At-risk students at the Career Success charter school district have been exposed to teaching methods that have ties to the Church of Scientology, according to former teachers and administrators.

Those ex-employees said materials they were asked to use in the classroom crossed the line that separates religion and public schools. A First Amendment attorney said they have a reason to be concerned.

Back in 2010, teacher Katie Donahoe went to a training session in St. Louis. She had just signed on to teach English in Phoenix at a Career Success high school, and her new boss had asked her to learn about the teaching methods of Applied Scholastics. When Donahoe arrived, she said an employee at the company’s headquarters took her through what looked like a showroom.

“They didn’t start off talking about instruction. They started off talking about L. Ron Hubbard,” said Donahoe, referring to the founder of Scientology, the religion known for its Hollywood following.

Hubbard is also the creator of Applied Scholastics.

“The next stop was to watch a video talking about how great Applied Scholastics was,” Donahoe said. “Well guess who was on the video. It was Isaac Hayes. It was Tom Cruise. It was John Travolta. These are not education experts, these are scientology spokespeople. It was very weird.”

Applied Scholastics did not respond to a request for comment on this story. But a package from the Church of Scientology in Los Angeles recently arrived in my mailbox. The materials inside were stamped with both logos, and a DVD explained that Scientology sponsors the organization, and has supported it since 1972.

A statement from a church spokesperson further explained that independent, secular entities, like Applied Scholastics, exist to get Hubbard’s programs applied broadly.

“The Church of Scientology and individual Scientologists support them as part of our social mission to help people,” the statement said. “Many educators find that these programs fill gaps not otherwise being provided for.”

Still, Applied Scholastics made Katie Donahoe so uncomfortable that when she began work at the Career Success district, she chose to ignore the training all together. And Donahoe said there was something else that worried her.

She explained teachers at her school were encouraged to distribute booklets called, “The Way to Happiness.” It’s another Hubbard creation that lays out 21 precepts for moral living.

Some of the tenants include: Do Not Murder. Do Not Steal. Honor and Help Your Parents.

But again, Donahoe refused to distribute the booklets because the commandment-like language and the link to Hubbard just felt wrong. 

“Never ever have I given the kids anything affiliated with a religious organization and in a public school that’s the way it should be,” she said. 

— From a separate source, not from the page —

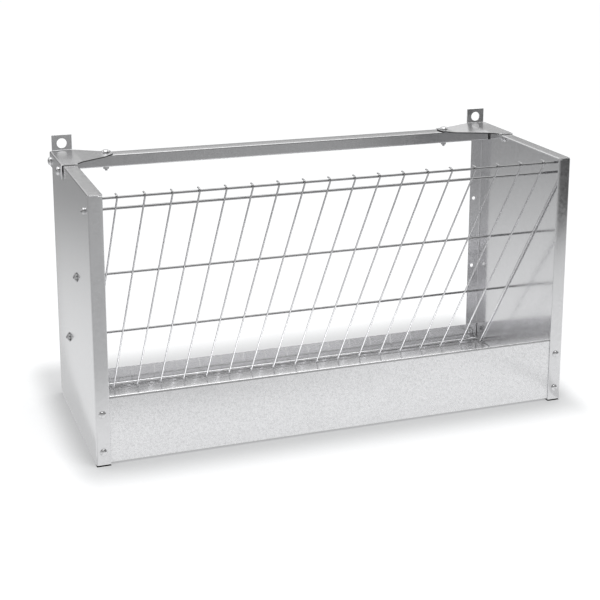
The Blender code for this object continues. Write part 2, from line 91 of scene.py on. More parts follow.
def add_piece(name, shape, material, replaced=(), rim=0.0):
    """A mesh object of the rack. Points that share a place are merged and faces are turned outwards.

    rim rounds every sharp edge by that much. replaced names the CAD nodes that the piece stands for.
    A shape may add a third array: 1 for each quad that is a cut edge of the sheet, and 0 elsewhere.
    """
    points, quads, *cut = shape
    mesh = bpy.data.meshes.new(name)
    mesh.from_pydata(points.tolist(), [], quads.tolist())
    if cut:
        marks = mesh.attributes.new("cut_edge", "FLOAT", "FACE").data
        marks.foreach_set("value", cut[0].astype(np.float32))
    bm = bmesh.new()
    bm.from_mesh(mesh)
    bmesh.ops.remove_doubles(bm, verts=bm.verts, dist=1e-7)
    bmesh.ops.recalc_face_normals(bm, faces=bm.faces)
    bm.to_mesh(mesh)
    bm.free()
    mesh.shade_smooth()
    mesh.set_sharp_from_angle(angle=SHARP)
    mesh.materials.append(material)
    piece = in_scene(name, mesh)
    if rim:
        bevel = piece.modifiers.new("rounded_edges", "BEVEL")
        bevel.width = rim
        bevel.segments = 2
        bevel.limit_method = "ANGLE"
        bevel.angle_limit = SHARP
        bevel.harden_normals = True
    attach(piece, "root")
    if replaced:
        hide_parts(*replaced)
    print(f"{name}: {len(mesh.vertices)} points, {len(mesh.polygons)} faces")


# %% [markdown]
# ## Finishes
# Hot-dip zinc is a metal that has frozen into flat crystals, so it mirrors its surroundings in a
# blur that changes a little from crystal to crystal. An image could carry that, but a procedural
# material stays sharp at any size. The helper below lets node trees be written as sums.

# %% A socket that does sums, and a finish that owns a node tree


class Signal:
    """A node's output. Sums with it add Math nodes, and plain numbers may stand on either side."""

    def __init__(self, finish, socket):
        self.finish = finish
        self.socket = socket

    def maths(self, operation, *values):
        node = self.finish.add("ShaderNodeMath", {"operation": operation}, dict(enumerate(values)))
        return self.finish.signal(node)

    def __add__(self, other):
        return self.maths("ADD", self, other)

    def __sub__(self, other):
        return self.maths("SUBTRACT", self, other)

    def __rsub__(self, other):
        return self.maths("SUBTRACT", other, self)

    def __mul__(self, other):
        return self.maths("MULTIPLY", self, other)

    __radd__, __rmul__ = __add__, __mul__

    def __abs__(self):
        return self.maths("ABSOLUTE", self)

    def axis(self, name):
        """One coordinate of a vector."""
        return self.finish.signal(self.finish.add("ShaderNodeSeparateXYZ", inputs={0: self}), name)

    def smooth_step(self, start, end):
        """0 at start, 1 at end and an S-shaped change between them. Either may be the larger."""
        settings = {"interpolation_type": "SMOOTHSTEP"}
        inputs = {"Value": self, "From Min": start, "From Max": end}
        return self.finish.signal(self.finish.add("ShaderNodeMapRange", settings, inputs), "Result")

    def above(self, edge, soft):
        """1 above an edge. The change from 0 is soft wide and lies below the edge."""
        return self.smooth_step(edge - soft, edge)

    def below(self, edge, soft):
        """1 below an edge. The change from 0 is soft wide and lies above the edge."""
        return self.smooth_step(edge + soft, edge)

    def either(self, other):
        """1 where at least one of the two is 1."""
        return self + other - self * other

    def towards(self, goal, share):
        """This value where share is 0, and the goal where share is 1."""
        return self + share * (goal - self)


class Finish:
    """A node tree with one method that adds any node, and short names for the usual ones."""

    def __init__(self, tree):
        self.tree = tree

    def add(self, kind, settings=None, inputs=None):
        """A node of a kind: its settings first, then the numbers or links of its sockets."""
        node = self.tree.nodes.new(kind)
        for name, value in (settings or {}).items():
            setattr(node, name, value)
        for name, value in (inputs or {}).items():
            if isinstance(value, Signal):
                self.tree.links.new(value.socket, node.inputs[name])
            else:
                node.inputs[name].default_value = value
        return node

    def signal(self, node, output=0):
        return Signal(self, node.outputs[output])

    def vector(self, operation, *values, output=0):
        node = self.add("ShaderNodeVectorMath", {"operation": operation}, dict(enumerate(values)))
        return self.signal(node, output)

    def noise(self, where, scale, detail, roughness=0.5, output=0):
        """Smooth noise around 0.5, with about scale bumps in a metre."""
        inputs = {"Vector": where, "Scale": scale, "Detail": detail, "Roughness": roughness}
        return self.signal(self.add("ShaderNodeTexNoise", inputs=inputs), output)

    def cut_edge(self):
        """1 on the faces that add_piece marks as cut edges."""
        return self.signal(self.add("ShaderNodeAttribute", {"attribute_name": "cut_edge"}), "Fac")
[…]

The president of the Way to Happiness Foundation International, Caralyn Percy, emailed a statement to KJZZ, saying the material is a nonreligious moral code based wholly on common sense.

So the question is, does it belong in schools?

Robert L. Duffy High School is part of the Career Success District, which received about $6 million from Arizona in 2011 to educate mostly low-income minority students. And Robert Duffy, the man who runs the district, said the Hubbard materials help those students learn.

“It’s very basic stuff,” he said. “It has nothing to do with church or religion. Believe me I am not a Scientologist. I hear things about them, and I don’t support that at all.”

If a child is struggling with ratios, for instance, Duffy said the student might be asked to make a clay model of a ratio to better visualize the concept.

“It’s a tool. It’s nothing that goes beyond this. Believe me,” he said.

Duffy acknowledged that he spent money on those tools, including training for himself, administrators and teachers in his district. He also said he launched the campaign for the Way to Happiness booklets, and its 21 precepts for moral living, at Robert L. Duffy High School.

If they wanted a booklet, “they could take it,” Duffy said.  “It wasn’t pushed down their throat. We didn’t have any classes on it or anything.”

These materials have caused a stir before. Last year, the Denver Post reported that Colorado public schools have spent $150,000 of federal money on Applied Scholastics’ tutoring program. And in the late 1990s, a Los Angeles woman with ties to Scientology met with controversy when she included Applied Scholastics in a proposed charter school. At the time, First Amendment lawyer Doug Mirell was asked to review Scientology doctrine and compare it to Hubbard’s educational materials.

Mirell, who is also on the board of the Southern California ACLU, says he found significant connections between the texts. And that could violate the Constitution.

“You run a serious risk that those materials may be misused and they may become indeed a subterfuge for teaching the religion, as opposed to teaching about religion,” Mirell said in a recent interview.

Meanwhile, Arizona’s Board of Education says it’s not familiar with Hubbard’s materials, adding that legitimate concerns about religious materials in public schools would be investigated.